Normal AI - Asking questions about documents

Question answering has a lot of sub-sections, but the idea in general is that you have a document and ask the model a question to be answered from it.

Getting answers from documents isn’t a fully-solved problem yet! Most of the issues deal with the length of the input – while getting answers from article-sized texts is pretty simple, larger documents are more difficult to extract answers from, and often need to be broken up into smaller pieces.

Use cases

You might use question answering to extract specific information that you know is contained inside of documents, or get answers from an existing knowledge base. It’s also one way to simplify text down into something useable.

Try it out

This Hugging Face space is a good example of document Q&A. Click the paragraph under “Examples” to see how it works.

Models

Popular models

Most language models can do a decent job at answering questions from documents. You can find plenty under Question Answering on Hugging Face (not to be confused with document question answering, which is more about structured PDFs like invoices).

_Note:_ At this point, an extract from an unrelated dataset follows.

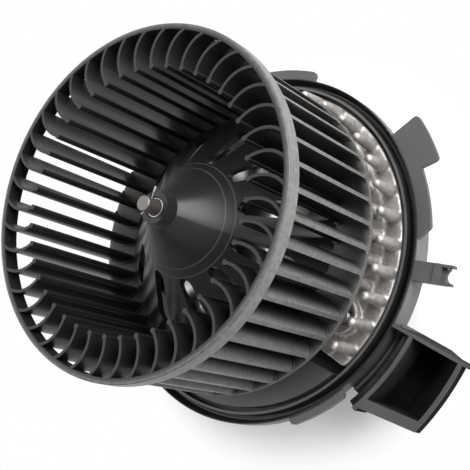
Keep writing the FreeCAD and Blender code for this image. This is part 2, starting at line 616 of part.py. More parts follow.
def heat_sink():
    """Die-cast aluminium arc with two staggered rows of pins and two round screw bosses."""
    low, high = FLANGE_BACK_Z, SINK_TOP_Z
    step = high + SINK_INNER_STEP
    inner = WINDOW_INNER_RADIUS + FIT_GAP
    plate = revolved((
        (inner, low), (SINK_OUTER_RADIUS, low), (SINK_OUTER_RADIUS, high - SINK_EDGE_CHAMFER),
        (SINK_OUTER_RADIUS - SINK_EDGE_CHAMFER, high), (SINK_STEP_RADIUS + SINK_INNER_STEP, high),
        (SINK_STEP_RADIUS, step), (inner, step)), WINDOW_START_ANGLE, SINK_END_ANGLE - WINDOW_START_ANGLE)
    plate = plate.cut(half_plane(SINK_LOW_CORNER, SINK_LOW_EDGE_ANGLE, -1, low - 1, step + 1))
    upright = [e for e in plate.Edges if abs(e.BoundBox.ZLength - e.Length) < 0.01]
    corner = [e for e in upright if e.Vertexes[0].Y < 0
              and math.hypot(e.Vertexes[0].X, e.Vertexes[0].Y) > SINK_OUTER_RADIUS - 0.1]
    plate = plate.makeFillet(SINK_CORNER, corner).cut(sink_recess())
    pins = [sink_pin(OUTER_PIN_RADIUS, OUTER_PIN_START + OUTER_PIN_PITCH * i, PIN_TIP_Z)
            for i in range(OUTER_PIN_COUNT)]
    pins += [sink_pin(INNER_PIN_RADIUS, INNER_PIN_START + INNER_PIN_PITCH * i, INNER_PIN_TIP_Z)
             for i in range(INNER_PIN_COUNT)]
    well_radius = SINK_BOSS_RADIUS - SINK_BOSS_WALL
    places = sink_screw_places()
    bosses = [cylinder(SINK_BOSS_RADIUS, high - 0.5, SINK_BOSS_TOP_Z, (p.x, p.y)) for p in places]
    wells = [cylinder(well_radius, high, SINK_BOSS_TOP_Z, (p.x, p.y)) for p in places]
    holes = [cylinder(SCREW_SHANK_RADIUS, low, high, (p.x, p.y)) for p in places]
    return joined([plate] + pins + bosses).cut(Part.makeCompound(wells)).cut(Part.makeCompound(holes))


def screw(place, head_z, shank_end_z):
    """A pan-head screw: head_z is under its head, and the shank runs to shank_end_z."""
    outward = 1.0 if head_z > shank_end_z else -1.0
    spot = (place.x, place.y)
    top = head_z + outward * SCREW_HEAD_HEIGHT
    head = cylinder(SCREW_HEAD_RADIUS, min(head_z, top), max(head_z, top), spot)
    rim = [e for e in head.Edges if len(e.Vertexes) == 1 and abs(e.Vertexes[0].Z - top) < 0.01]
    head = head.makeChamfer(SCREW_HEAD_HEIGHT * 0.4, rim)
    shank = cylinder(SCREW_SHANK_RADIUS, min(head_z, shank_end_z), max(head_z, shank_end_z), spot)
    drive_low = min(top, top - outward * SCREW_HEAD_HEIGHT * 0.6)
    drive = cylinder(SCREW_DRIVE_RADIUS, drive_low, drive_low + SCREW_HEAD_HEIGHT * 0.6, spot)
    return joined([head, shank]).cut(drive)


def heat_sink_screws():
    return Part.makeCompound([screw(p, SINK_TOP_Z, COVER_PLATE_BOTTOM_Z) for p in sink_screw_places()])


def cover_screws():
    face_back = FACE_Z - FACE_THICKNESS
    return Part.makeCompound([screw(p, COVER_PLATE_BOTTOM_Z, face_back) for p in cover_screw_places(0)])


def duct_profile(wall):
    """Outline of the air scoop and duct in radius and height, set in from its outside by a wall."""
    over = 1.0 if wall else 0.0
    top = SCOOP_TOP_Z + over
    heel_z = SCOOP_TOP_Z - SCOOP_STRAIGHT
    start = BOWL_RADIUS + FIT_GAP - over
    return ((SCOOP_INNER_RADIUS + wall, top), (SCOOP_OUTER_RADIUS - wall, top),
            (SCOOP_OUTER_RADIUS - wall, heel_z), (SCOOP_HEEL_RADIUS - wall / 2, DUCT_BOTTOM_Z + wall),
            (start, DUCT_BOTTOM_Z + wall), (start, COVER_PLATE_BOTTOM_Z - wall),
            (SCOOP_INNER_RADIUS + wall, COVER_PLATE_BOTTOM_Z - wall))


def duct_web():
    """Hollow-cheeked web from the flange's rim up to the ledge beside the scoop's lip."""
    near = RIM_RADIUS + SCOOP_RIM_GAP
    ledge = SCOOP_INNER_RADIUS - LEDGE_WIDTH
    foot, top = vec(near, 0, WEB_FOOT_Z), vec(ledge, 0, LEDGE_Z)
    middle = (foot + top) / 2 + vec(0.25, 0, -0.3) * (ledge - near)
    outer = SCOOP_INNER_RADIUS + SCOOP_WALL / 2
    corners = [top, vec(outer, 0, LEDGE_Z), vec(outer, 0, COVER_PLATE_BOTTOM_Z - SCOOP_WALL),
               vec(near, 0, COVER_PLATE_BOTTOM_Z - SCOOP_WALL), foot]
    edges = [Part.Arc(foot, middle, top).toShape()]
    edges += [Part.makeLine(first, second) for first, second in zip(corners, corners[1:])]
    face = Part.Face(Part.Wire(edges))
    return turned(face.revolve(ORIGIN, Z_AXIS, SCOOP_START - SCOOP_LIP_ANGLE), SCOOP_LIP_ANGLE)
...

If you’re doing something domain-specific, you might want to fine-tune your models. For example LEGAL-ROBERTA is specifically for legal documents.

State of the art

Question answers on Papers with Code has most models inching up towards (or beyond) 80-90%. Most every large language model does a great job at this: PaLM, GlaM, LLaMA, etc. Most are available through APIs or specialized access, though, not as free and downloadable (…although LLaMA did get leaked and can absolutely be found, just not on HF).